** BEGIN Dataset extract **

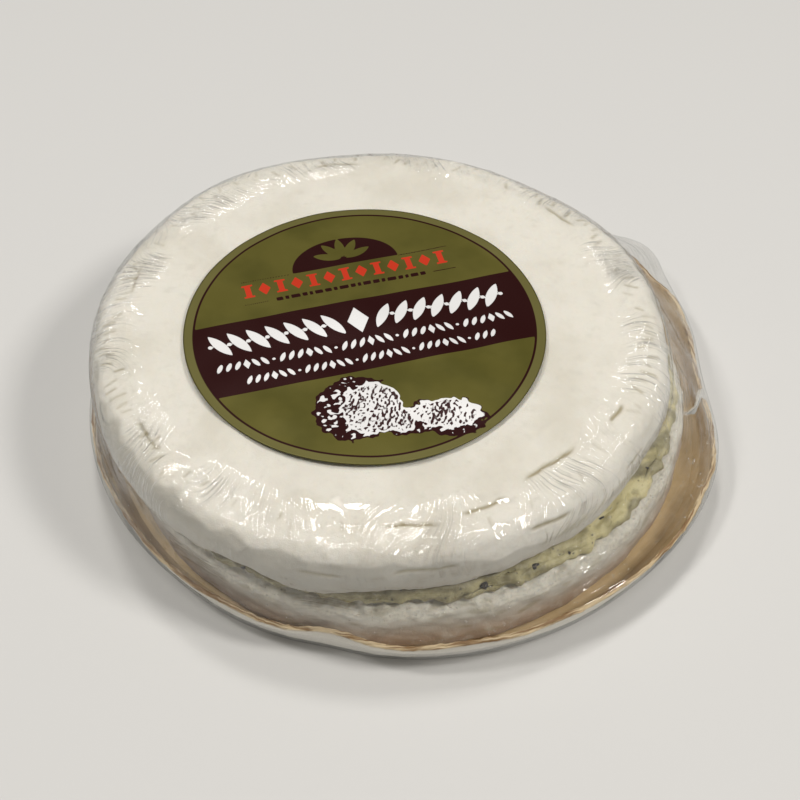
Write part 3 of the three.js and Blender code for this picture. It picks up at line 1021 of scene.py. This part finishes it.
def make_label(material):
    steps, rows = LABEL_STEPS, LABEL_ROWS
    share = np.linspace(0.004, 1, rows)
    angle = np.arange(steps) * TURN / steps
    x = LABEL_R * share[:, None] * np.cos(angle)
    y = LABEL_R * share[:, None] * np.sin(angle)
    flat = np.stack([x, y, 0 * x], 2)
    rest = LABEL_HIGH[2] - LABEL_THICK
    rise = 0.09 * ripple(flat, 34, 101) + 0.05 * ripple(flat, 13, 102)
    rise += 0.25 * hump(np.degrees(angle), 42, 9)[None, :] * smooth(share, 0.9, 1.0)[:, None]
    rise = np.clip(rise, -0.18, None)
    top = np.stack([x + LABEL_MIDDLE[0], y + LABEL_MIDDLE[1], rest + rise], 2)
    under_rows = top[::3].copy()
    under_rows[:, :, 2] -= LABEL_THICK
    grid = np.concatenate([under_rows, top[::-1]])
    inks = label_inks(x, y)
    off = {key: np.full(under_rows.shape[:2], -1.0) for key in inks}
    values = {key: np.concatenate([off[key], ink[::-1]]) for key, ink in inks.items()}
    mesh = ring_mesh("label_print", grid, values)
    piece = finish_piece(mesh, "label_print", ["label"], material)
    return piece


# ---- floor and light ----------------------------------------------------------------------


def make_floor():
    mesh = bpy.data.meshes.new("floor")
    half = 2.0
    corners = [(-half, -half, 0), (half, -half, 0), (half, half, 0), (-half, half, 0)]
    mesh.from_pydata(corners, [], [(0, 1, 2, 3)])
    floor = bpy.data.objects.new("floor", mesh)
    bpy.context.scene.collection.objects.link(floor)
    s = Shader("floor")
    s.principled(Base_Color=(0.60, 0.595, 0.58, 1), Roughness=0.8)
    mesh.materials.append(s.material)


def make_light(name, place, side, power):
    data = bpy.data.lights.new(name, "AREA")
    data.shape = "RECTANGLE"
    data.size, data.size_y = side, side
    data.energy = power
    data.color = LAMP_COLOUR
    light = bpy.data.objects.new(name, data)
    light.location = place
    light.rotation_euler = (-Vector(place)).to_track_quat("-Z", "Y").to_euler()
    bpy.context.scene.collection.objects.link(light)


# Small soft lamps as in a shop's ceiling: name, place in metres, side in metres, power in watts.
LAMPS = [
    ("lamp_right", (0.75, -0.25, 0.95), 0.24, 7.0),
    ("lamp_back", (-0.10, 0.45, 1.15), 0.18, 4.4),
    ("lamp_front", (0.05, -0.40, 1.20), 0.10, 1.1),
    ("lamp_left", (-0.60, -0.10, 1.00), 0.14, 4.2),
]
LAMP_COLOUR = (1.0, 0.975, 0.94)


def light_scene():
    world = bpy.data.worlds.new("studio")
    world.use_nodes = True
    background = world.node_tree.nodes["Background"]
    background.inputs["Color"].default_value = (1.0, 0.985, 0.96, 1)
    background.inputs["Strength"].default_value = 0.22
    bpy.context.scene.world = world
    for name, place, side, power in LAMPS:
        make_light(name, place, side, power)
    bpy.context.scene.view_settings.view_transform = "Standard"


# ---- assembly -----------------------------------------------------------------------------

rind = rind_material()
make_tray(board_material())
make_lower_cheese(rind)
make_cream(cream_material())
make_shards(truffle_material())
make_upper_cheese(rind)
make_film(film_material())
make_label(label_material())
make_floor()
light_scene()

** END Dataset extract **

-- Instructions to follow --
Starting at the top of the data above, repeat every line exactly until the line containing "# ---- floor" has been given, then stop.

-- Result of the task --
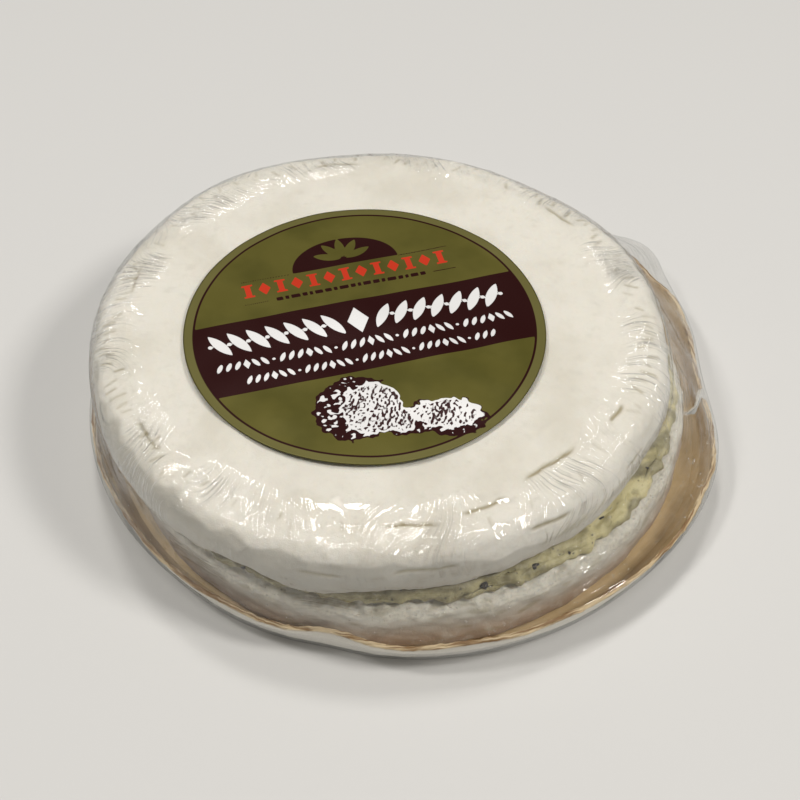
Write part 3 of the three.js and Blender code for this picture. It picks up at line 1021 of scene.py. This part finishes it.
def make_label(material):
    steps, rows = LABEL_STEPS, LABEL_ROWS
    share = np.linspace(0.004, 1, rows)
    angle = np.arange(steps) * TURN / steps
    x = LABEL_R * share[:, None] * np.cos(angle)
    y = LABEL_R * share[:, None] * np.sin(angle)
    flat = np.stack([x, y, 0 * x], 2)
    rest = LABEL_HIGH[2] - LABEL_THICK
    rise = 0.09 * ripple(flat, 34, 101) + 0.05 * ripple(flat, 13, 102)
    rise += 0.25 * hump(np.degrees(angle), 42, 9)[None, :] * smooth(share, 0.9, 1.0)[:, None]
    rise = np.clip(rise, -0.18, None)
    top = np.stack([x + LABEL_MIDDLE[0], y + LABEL_MIDDLE[1], rest + rise], 2)
    under_rows = top[::3].copy()
    under_rows[:, :, 2] -= LABEL_THICK
    grid = np.concatenate([under_rows, top[::-1]])
    inks = label_inks(x, y)
    off = {key: np.full(under_rows.shape[:2], -1.0) for key in inks}
    values = {key: np.concatenate([off[key], ink[::-1]]) for key, ink in inks.items()}
    mesh = ring_mesh("label_print", grid, values)
    piece = finish_piece(mesh, "label_print", ["label"], material)
    return piece


# ---- floor and light ----------------------------------------------------------------------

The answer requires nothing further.